For the process in question, we have to use a combination of dataProcessingOptions/customFieldNames/matchPattern. This works just fine, though it does seem silly to have to specify one of the supported logFormat even when you're overriding with matchPattern, but that is another matter. It would be great if something like customFieldNames allowed you to inject a kv pair into the event for the stream. I could see using {instance_id} here.
For background, we are using Splunk's universal forwarder which includes host info automatically. My first AWS agent foray was with the CWL Agent, and its ability to include the hostname in the log stream, which ends up as a field on the event in ES is very similar to what you get in Splunk. I'm now kicking the tires on Kinesis Agent and Kinesis Analytics trying to replicate alerting and a bumping into this issue of not knowing where the event originated...

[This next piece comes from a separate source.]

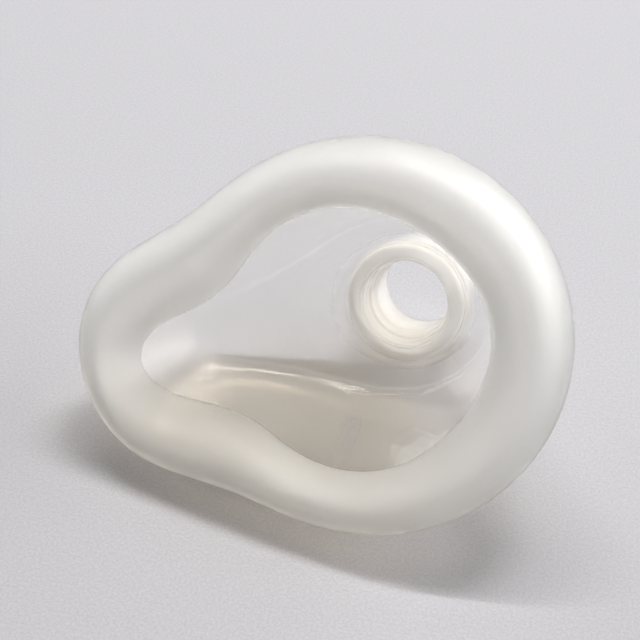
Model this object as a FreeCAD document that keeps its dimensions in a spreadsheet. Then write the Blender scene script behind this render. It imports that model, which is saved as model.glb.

Fair enough -- in the case where you're having the agent do string parsing on each line, I could see adding in host information. Just curious, what app are you using that writes out logs without the ability to add in a hostname or customize the log format in some way?
so how about this issue going. we are also want to know how to add hostname and customize fileds before sending the raw data to stream.
Bumping this. I just submitted a PR to add arbitrary JSON metadata to the record. Let me know if this is something you guys would be interested in. It's not quite automatic, but much more extensible as you can put whatever JSON you want in the metadata field.
@zacharya Thanks for following up in this and submitting the PR! I'll take a look ASAP.
how do you work around to add add custom field using dataProcessingOptions/customFieldNames/matchPattern? @tjbaker . What I actually need is to prepend each stream with a number or a string to indicate a flow it comes from. Is there a way to do it in the agent? Either way will work to separate flows in the lambda downstream...
The CloudWatch Logs Agent provides predefined variables to retain info about the host sending the log data.
http://docs.aws.amazon.com/AmazonCloudWatch/latest/logs/AgentReference.html
I see no way to retain sending host information for data forwarded to firehoses via the Kinesis Agent. Our use case includes sending the firehose to Elasticsearch and we have no way of knowing which host generated the monitored log. We want to know where the logs came from. Is there a mechanism similar to what the CWL Agent provides that I am overlooking?
Thanks, Trevor